The need to control and measure the distribution of the atomized liquid sprayed into a process vessel is normally satisfied by using multiple services or nozzles. Maintaining the proper mixture of liquid to steam for atomization, and ensuring that each nozzle carries a specified liquid or mass flow, enables potential unit operating advantages. One common operating mode is to maintain equal liquid flow in each nozzle. Appropriate atomization is maintained by ensuring proper flow rates to nozzles with carefully designed geometries that are assumed invariant with operations. Most installations which have multiple feed nozzles usually include block valve or restriction orifices on the liquid and gas lines to an individual nozzle; but these controls do not uniquely determine the liquid flow. When nozzles are fed from a common manifold, there is no assurance that the liquid flow through each nozzle is optimized since only the net liquid flow to the total manifold can be readily measured. In contrast, the gas flow to a nozzle is usually determined by a restriction orifice on the gas line which ensures relatively definitive gas distribution to the individual nozzles.
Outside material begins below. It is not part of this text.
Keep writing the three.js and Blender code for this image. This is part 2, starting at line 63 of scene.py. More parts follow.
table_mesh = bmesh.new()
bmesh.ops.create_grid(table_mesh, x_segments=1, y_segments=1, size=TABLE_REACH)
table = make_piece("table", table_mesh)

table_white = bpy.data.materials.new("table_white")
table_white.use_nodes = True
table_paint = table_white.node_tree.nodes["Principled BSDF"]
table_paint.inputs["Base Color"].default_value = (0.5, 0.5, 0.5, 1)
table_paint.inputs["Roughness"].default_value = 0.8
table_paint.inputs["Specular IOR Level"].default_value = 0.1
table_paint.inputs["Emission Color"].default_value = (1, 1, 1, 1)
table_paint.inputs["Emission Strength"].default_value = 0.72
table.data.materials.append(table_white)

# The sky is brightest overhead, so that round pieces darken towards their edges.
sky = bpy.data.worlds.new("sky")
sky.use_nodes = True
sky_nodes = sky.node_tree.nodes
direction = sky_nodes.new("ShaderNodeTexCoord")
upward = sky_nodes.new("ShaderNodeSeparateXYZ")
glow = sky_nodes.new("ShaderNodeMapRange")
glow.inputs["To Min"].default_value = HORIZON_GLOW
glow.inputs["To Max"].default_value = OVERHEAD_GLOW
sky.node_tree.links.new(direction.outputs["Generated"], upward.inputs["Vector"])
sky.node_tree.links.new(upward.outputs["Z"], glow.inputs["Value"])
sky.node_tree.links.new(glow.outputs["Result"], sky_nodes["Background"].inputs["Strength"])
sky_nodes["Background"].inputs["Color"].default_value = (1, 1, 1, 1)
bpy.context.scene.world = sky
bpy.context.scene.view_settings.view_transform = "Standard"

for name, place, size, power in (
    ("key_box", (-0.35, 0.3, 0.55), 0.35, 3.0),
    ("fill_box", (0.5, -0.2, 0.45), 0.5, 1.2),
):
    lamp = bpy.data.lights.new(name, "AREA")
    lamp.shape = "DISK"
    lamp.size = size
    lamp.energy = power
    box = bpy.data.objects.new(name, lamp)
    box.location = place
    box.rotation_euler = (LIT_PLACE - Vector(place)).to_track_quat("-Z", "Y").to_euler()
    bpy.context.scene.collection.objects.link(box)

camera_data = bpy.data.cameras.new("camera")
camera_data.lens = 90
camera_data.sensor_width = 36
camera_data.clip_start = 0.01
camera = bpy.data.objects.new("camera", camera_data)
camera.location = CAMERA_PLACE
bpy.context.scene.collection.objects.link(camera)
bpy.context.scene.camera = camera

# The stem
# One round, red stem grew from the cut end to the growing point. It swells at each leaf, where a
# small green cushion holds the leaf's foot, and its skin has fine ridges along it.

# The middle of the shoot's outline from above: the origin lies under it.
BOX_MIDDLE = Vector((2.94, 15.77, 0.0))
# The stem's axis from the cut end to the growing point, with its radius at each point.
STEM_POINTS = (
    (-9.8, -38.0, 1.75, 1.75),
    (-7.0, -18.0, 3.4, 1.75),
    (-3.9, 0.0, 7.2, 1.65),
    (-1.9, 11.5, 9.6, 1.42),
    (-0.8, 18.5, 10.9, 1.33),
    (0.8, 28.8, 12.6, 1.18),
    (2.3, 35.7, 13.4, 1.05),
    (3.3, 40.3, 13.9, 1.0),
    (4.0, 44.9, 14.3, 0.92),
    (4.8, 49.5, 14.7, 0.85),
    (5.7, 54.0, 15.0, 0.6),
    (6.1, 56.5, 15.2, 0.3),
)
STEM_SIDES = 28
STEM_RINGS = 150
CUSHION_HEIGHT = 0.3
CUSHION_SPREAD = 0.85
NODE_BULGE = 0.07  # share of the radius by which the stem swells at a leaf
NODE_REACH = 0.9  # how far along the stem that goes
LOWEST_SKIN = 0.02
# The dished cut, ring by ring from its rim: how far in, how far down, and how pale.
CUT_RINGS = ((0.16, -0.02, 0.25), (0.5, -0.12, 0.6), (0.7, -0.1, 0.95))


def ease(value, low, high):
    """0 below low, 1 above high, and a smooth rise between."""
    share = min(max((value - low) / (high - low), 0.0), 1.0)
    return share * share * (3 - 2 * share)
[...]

Measuring mass flow of a liquid is not new. There are a variety of flow meters that have been used to measure mass flow. Some of them are mechanical in nature utilizing the force of a moving liquid to turn a wheel or deflect a needle. Such flow meters can only measure mass flow in single phase conditions and are usually restricted to non-fouling liquids. Those flow meters available for the single phase flow common to the petroleum and petrochemical industry tend to be quite costly. The very high temperatures that are maintained to reduce flow viscosity impose yet other complications. Furthermore, the service liquids readily foul and clog the mechanical components of such flow meters.
There are a variety of flow meters known as "vortex flow meters" that utilize vortex wakes proceedings from obstacles placed in the flow to measure the velocity of the flow from the frequency of vortex shedding. Such flow meters are again limited to single phase flow. Again, they require placement of an obstacle in the flow, and hence are again prone to fouling. The temperature range of most systems is narrow due to fundamental restrictions on the sonic transducers required to pick up the sound generated by the obstacle.
There are a variety of acoustic flow meters that utilize ultrasonics to measure flow. A class of such flow meters utilizes an ultrasonic transducer/receiver attached to the pipe containing the moving fluid, and an ultrasonic receiver/transducer attached to the same pipe upstream and/or downstream of each other. The high operating temperature of many petroleum and petrochemical processes, as well as geometrical constraints on the attachment of the acoustic device, make these flow meters expensive and difficult to apply in many petroleum and petrochemical applications. The temperatures often exceed the operating limits of many single phase flow meters.
Measurement of the liquid fraction of a gas/liquid mixture flowing through two phase nozzles is difficult. Usual devices for flow measurement are sensitive only to the velocity of the flow or its pressure and not to mass flow. Hence, such devices are incapable of measuring liquid flow without separate and equally complex measurements of the density of the mixture. Devices that are capable of measuring single phase liquid flow are expensive and are often intrusive since they require the insertion of an orifice or barrier in the flow which can be easily fouled by the liquid portion of the mixture. Since in most petroleum and petrochemical applications, the two phase mixture is maintained at an elevated temperature to achieve a sufficiently low viscosity for flow, there is a temperature limitation on flow measurement devices as well.
Thus most petroleum and petrochemical installations do not meter flows to each feed nozzle because suitable flow meters and control valves are expensive due to the severity of process conditions and pipe geometry limitations. The development of specialized flow meters to meet such stringent conditions would require significant expense and undesired complexity. Moreover, existing techniques do not permit on-line identification of partial plugging or erosion at individual feed nozzles. Current practices do utilize pressure sensors at nozzles to identify conditions that can be attributed to significant plugging.
Although petroleum and petrochemical processing units may demonstrate improved operation with specified liquid distribution and feed atomization from manifolded feed nozzles, only the net liquid flow to the manifold is usually measured or controlled. However, the probability of flow imbalance, erosion, or plugging among feed nozzles is large due to the complex nature of two phase fluid exiting the nozzle. Uncertainties in liquid distribution are compounded by the possibility that the liquid portion of the fluid could be vaporized. The existence of such flow imbalance is usually inferred only by anomalous process conditions or changes in process output yields over an extended period of time. Furthermore, the feed nozzle throat can partially plug or erode leading to significant flow maldistributions and/or poor feed atomization which can remain undetermined until the unit is shut down for maintenance. Similar plugging or eroding can also occur at the steam restriction orifice. There is thus a need for a technique that can measure and monitor erosion or partial plugging at an individual nozzle. Early identification of nozzle throat erosion or plugging enables operational changes to the process. Such changes include mechanical repairs (where possible) and flow redistribution via adjustments in the oil block valve.